Deux éléments ont joué un rôle important : le cadre scientifique de l’UNIL et les rencontres nouées au fil des années. La Section d’histoire et esthétique du cinéma, tout d’abord, s’intéresse depuis longtemps au cinéma au sens large du terme. Des recherches y sont menées sur les dispositifs de vision et d’audition, couvrant des champs aussi divers que le jeu vidéo, la photographie et les expositions. Une recherche dans le domaine des television studies y trouvait donc naturellement sa place. Cela dit, je n’aurais pas pu commencer mes recherches sur la télévision sans la curiosité et l’appui de mon directeur de thèse, Olivier Lugon. D’autres rencontres, avec Andreas Fickers, en particulier, historien de la télévision et co-directeur de ma thèse, puis, par la suite, avec François Vallotton (Section d’histoire), ont été centrales pour mon travail. La rencontre avec François Vallotton s’est avérée particulièrement stimulante pour mes projets postdoc : nous avons notamment développé le projet Au-delà du service public : pour une histoire élargie de la télévision en Suisse, 1960 à 2000, dont le site web vient d’être récompensé par le Prix Memoriav 2020.
Quelles sont les étapes déterminantes de votre parcours ?
Mon parcours se caractérise à la fois par un fort attachement à la Section d’histoire et esthétique du cinéma de l’UNIL – où j’ai fait mes études et où je travaille actuellement – et par une envie de découvrir d’autres horizons. Durant et après ma thèse, j’ai effectué des séjours à l’étranger qui m’ont familiarisée avec des histoires et des contextes nationaux différents, tout en me faisant découvrir d’autres cultures universitaires et des chercheuses et chercheurs avec qui je collabore aujourd’hui. J’ai notamment été amenée à travailler dans des Départements d’histoire : ces séjours ont donc également nourri mes réflexions méthodologiques. Ma collaboration récente avec le Seminar für Medienwissenschaft de l’Université de Bâle représente aussi une étape importante dans ma carrière. Enfin, je viens d’obtenir une bourse Tremplin de l’UNIL qui me permettra de me concentrer sur mes recherches au semestre de printemps 2021.
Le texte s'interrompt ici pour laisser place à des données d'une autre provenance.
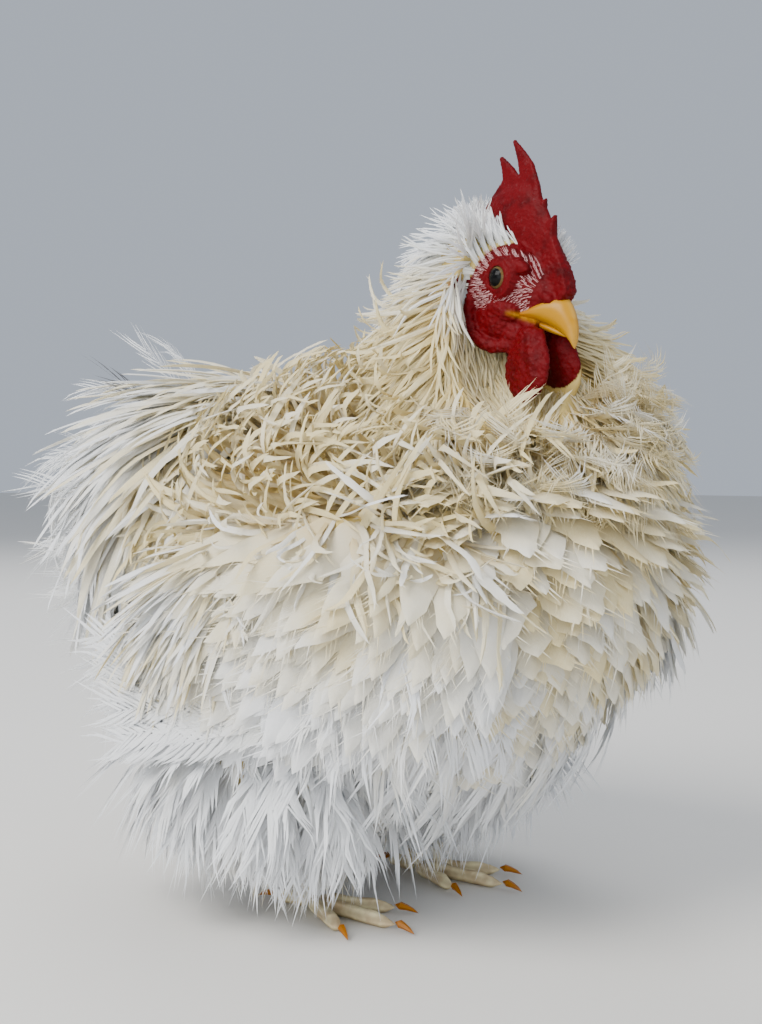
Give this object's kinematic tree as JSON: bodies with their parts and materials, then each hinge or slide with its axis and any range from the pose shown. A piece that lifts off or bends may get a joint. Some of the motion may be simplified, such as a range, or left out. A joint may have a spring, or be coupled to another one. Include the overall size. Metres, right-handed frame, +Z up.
{
  "type": "frizzle bantam cock, a life-size still model",
  "caption": "Life-size standing frizzle bantam cock with cream and white curled plumage, a red comb, wattles and face, a yellow beak and feathered feet.",
  "frame": {"origin": "middle of the bird's box, on the floor that it stands on", "axes": "+X is ahead along the body, +Y is the bird's left side, +Z is up"},
  "size_m": [0.2878, 0.2074, 0.2837],
  "materials": {
    "cream_plumage": "soft curled feathers, cream with yellower tips and shadows",
    "white_plumage": "soft fluffy white feathers",
    "red_skin": "finely pebbled bare red skin",
    "horn": "smooth yellow horn",
    "scaled_legs": "dusty yellow scales",
    "eye": "wet brown iris with a black pupil"
  },
  "bodies": {
    "root": {"neck": "cream_plumage", "wing_right": "cream_plumage", "wing_left": "cream_plumage", "saddle": "cream_plumage", "trunk": "cream_plumage", "tail": "white_plumage", "thigh_right": "white_plumage", "thigh_left": "white_plumage", "foot_plumes_right": "white_plumage", "foot_plumes_left": "white_plumage", "head": "red_skin", "comb": "red_skin", "wattle_right": "red_skin", "wattle_left": "red_skin", "ear_lobe_right": "red_skin", "ear_lobe_left": "red_skin", "beak_upper": "horn", "beak_lower": "horn", "claw_inner_right": "horn", "claw_middle_right": "horn", "claw_outer_right": "horn", "claw_hind_right": "horn", "claw_inner_left": "horn", "claw_middle_left": "horn", "claw_outer_left": "horn", "claw_hind_left": "horn", "foot_right": "scaled_legs", "foot_left": "scaled_legs", "eye_right": "eye", "eye_left": "eye"}
  },
  "joints": []
}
Quelles difficultés avez-vous rencontrées durant votre parcours ?
Les difficultés que j’ai rencontrées sont celles de beaucoup de chercheuses et chercheurs postdoc. Une fois la thèse achevée, la question de l’orientation de la carrière et des opportunités devient particulièrement prégnante. On se retrouve rapidement à devenir l’entrepreneur·e de sa propre carrière. À cela s’ajoute le fait que, le domaine dans lequel je travaille n’étant pas très vaste, les postes sont relativement peu nombreux.
Quels sont vos projets à plus long terme ?
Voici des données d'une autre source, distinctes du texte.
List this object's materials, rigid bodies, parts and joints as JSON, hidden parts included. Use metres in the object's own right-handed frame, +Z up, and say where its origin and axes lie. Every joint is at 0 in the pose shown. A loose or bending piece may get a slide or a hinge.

Je vais déposer un projet Eccellenza pour travailler à l’Université de Bâle, où j’ai pu développer des contacts l’année dernière. À plus long terme, lorsque la RTS sera installée sur le campus lausannois, j’aimerais beaucoup revenir à Lausanne pour développer des collaborations entre l’UNIL et la radio et la télévision du service public.
Vous avez codirigé le projet AGORA Le Syndic, la vache et le verre de blanc. Un siècle de Comptoir suisse à Lausanne. Quel bilan tirez-vous de l’activité de médiation scientifique réalisé dans ce cadre ?
Claire-Lise Debluë et moi-même avions depuis longtemps l’idée d’organiser quelque chose autour du 100e anniversaire du Comptoir suisse. L’instrument AGORA du FNS nous paraissait le bon moyen de la concrétiser. Nous souhaitions valoriser les magnifiques archives photographiques du Comptoir et utiliser la foire comme point de départ pour réfléchir plus largement à certains enjeux propres au métier de l’historien·ne : comment faire de l’histoire à partir de sources visuelles ? Comment utiliser de manière critique les outils numériques ? Et surtout, comment intégrer un public non-spécialiste à cette réflexion ?
Ce type de projets présente plusieurs intérêts. Tout d’abord, il nous incite à réévaluer la manière dont nous pensons nos objets d’étude. Le public auquel nous nous adressons n’est pas notre public habituel, ce qui amène à renoncer en partie au langage académique. Un tel projet apporte également de nombreuses compétences en termes de gestion de projet et d’équipe, ainsi que de négociation avec différent·e·s acteur·rice·s non-universitaires.
Un projet AGORA représente toutefois aussi quelques difficultés. Il est très chronophage et le temps consacré à la communication scientifique est pris sur celui de la recherche. Par ailleurs, il nous a fallu chercher par nous-mêmes les appuis et les bon·ne·s interlocuteur·rice·s au sein de l’UNIL. Comme il n’existe pas de mémoire des projets déjà réalisés, il nous a semblé que chacun·e repartait de zéro. Il aurait été utile de pouvoir capitaliser sur les expériences de précédents projets AGORA.
Globalement, je suis très contente du projet, qui m’a permis de développer de nouveaux contacts, ainsi que des compétences désormais nécessaires pour poursuivre une carrière académique.
Quels conseils donneriez-vous à un·e chercheur·euse débutant sa carrière ?
Il est important de poursuivre ses intérêts intellectuels, de nourrir une curiosité pour des sujets connexes à ses propres recherches et de développer un réseau de personnes avec lesquelles le débat est enrichissant. Concernant les séjours à l’étranger, je conseillerais de partir relativement tôt, non seulement parce qu’une expérience de mobilité durant le doctorat devient une exigence, mais aussi parce que, pendant le doctorat, on est souvent plus mobile. Aujourd’hui, j’ai deux enfants en bas âge : la perspective de déménager régulièrement devient moins attrayante.